Yellowjackets, l’adaptation de Sa Majesté des mouches
Vous l’avez sans doute eu entre les mains.
Si ce n’est pas Monsieur Rubens, votre professeur de Français qui vous a obligé à le prendre au CDI, c’est sans doute votre mère qui vous l’a pris à la bibliothèque.
Quoi qu’il en soit, Sa Majesté des mouches, roman furieusement brutal de William Golding sorti en 1954, est l’un des piliers majeurs de la littérature du 20è siècle.
Féroce traité sur la nature sauvage et meurtrière de l’homme se déroulant en pleine Seconde Guerre mondiale, Sa Majesté des mouches fait état de la désorganisation sociale en contexte de crise.
Un roman tristement actuel que la série (sa libre adaptation) transcende en transformant le groupe de jeunes garçons du livres en une troupe de sportives prêtes à tout.
Yellowjackets s’inscrit dès lors dans un modernisme avéré, non pas seulement pour le genre de ses héroïnes et ses efforts de wokisme, mais pour la désorganisation sociale dont il s’inquiète, et qui fait furieusement écho à notre crise sanitaire et sociale actuelle.
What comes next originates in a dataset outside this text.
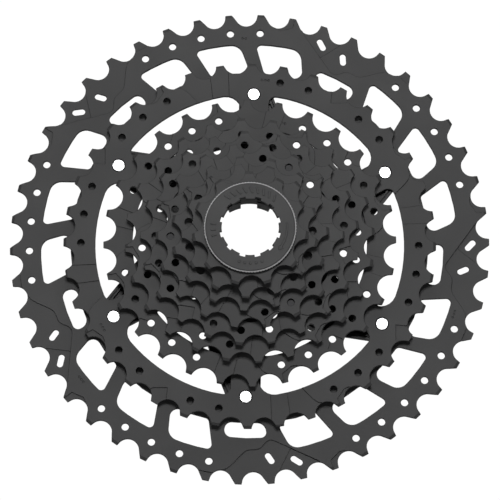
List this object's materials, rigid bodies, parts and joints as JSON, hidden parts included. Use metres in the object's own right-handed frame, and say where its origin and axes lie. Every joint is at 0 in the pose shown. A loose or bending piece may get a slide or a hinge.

Le cannibalisme en moins.
Yellowjackets, de l’organisation au chaos
Pour les héroïnes congelées et affamées de Yellowjackets, tout commence par une tentative d’organisation au sein de leur petite assemblée de survivantes.
Un ordre est établi, auquel il convient de ne pas déroger, qui prend la forme d’une démocratie. Mais rapidement, c’est le chaos qui l’emporte sur l’égalité, et la peur sur la raison.
Dans les montagnes canadiennes, personne ne peut alors les entendre crier. À part peut-être un groupe d’assaillants mystérieux qui tracent des symboles dans l’écorce des arbres ?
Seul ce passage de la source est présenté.